Anyway, here's a conversation I had recently (while typing this entry) with a bot who added me on MSN. I'm enjoying these.

Eliza says:
hi

ILB says:
Hey

Eliza says:
hi how are you today?

ILB says:
You're a bot.

Eliza says:
my name is paris I'm doing great today I'm 21 yrs old how old are you?

ILB says:
I'm four million years old. Technically. In the South American currency of your choice, bringing me up to about 10 or something.

Eliza says:
listen hun, I am just about to start my webcam show with jen, come chat me there in my chat room? We can cyber, I will get naked if u do..lol!

ILB says:
I'd like to, except I happen to be a largely ethereal being, so you being naked doesn't really do anything for me. You'd have to charm me spiritually and bring me back to a corporeal form, so we could even begin to cyber.

Eliza says:
I can show u how to watch free if u promise not to tell anyone else how to do it???PLEASE

ILB says:
I'll publish it in my next book and write a widely-read academic exposé on it.
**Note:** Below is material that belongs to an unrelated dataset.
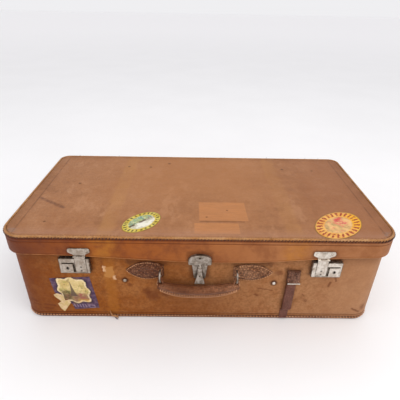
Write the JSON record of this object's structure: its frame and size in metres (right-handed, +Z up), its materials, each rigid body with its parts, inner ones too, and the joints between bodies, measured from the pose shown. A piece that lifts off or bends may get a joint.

I'd strongly advise not giving me a redirect link, also, or the universe will spontaneously combust, and then it'll all be your fault.

Eliza says:
well since its free the law that u gotta be 18 (nudity involved), u have to sign up with a credit card for age verification! BUT .. Once you are inside, just clikc on "Webcams" let me know what name you use to sign in with so I know it is you babe! http://www.localpartyground.com/melia/ fill out the bottom of the page then fill out the next page as well and u can see me live for free!

ILB says:
Will there be Daleks?

Eliza says:
Please dont mention anything about that in the chatroom once u get in ok?

ILB says:
Of course not. A full-scale invasion from the legions of Skaro may not be appropriate conversation in a sex chatroom.

Eliza says:
OH SHIT.. k I am late to start my show, I gotta get off msn...I will see ya inside my chatroom babe.. remember not to mention that I am upgrading u for free... You can use your msn name to sign in so i know it is you..

ILB says:
Forever and ever, amen.

Eliza says:
AUTO-RESPONSE: hey just in the middle of my free webcam show if you want to watch click the link http://www.localpartyground.com/melia/

See, I may not look great, but I certainly have a way with bots.

6 comments:

ShellSpann said...

LOL!!! that conversation is AWESOME!

Innocent Loverboy said...

That it may be. I didn't get any cybersex out of it, you'll be surprised to know.

Nimue said...

Wow, i'm amazed you kept the bot going so long, although to be honest, i tend to get bored after the first couple of lines and block 'em. Must try playing with the next one!

Innocent Loverboy said...

Well, I've seen about 5 of these bots so far, so I knew exactly when it would start showing the auto-response. Thought I may as well have some fun...

Skye Blue said...

Too bad on the whole cybersex thing- i'm sure it would've been hot. Bett luck next time?

BTW thanks for the email.

Innocent Loverboy said...

Well, you e-mailed me first - so, thank you!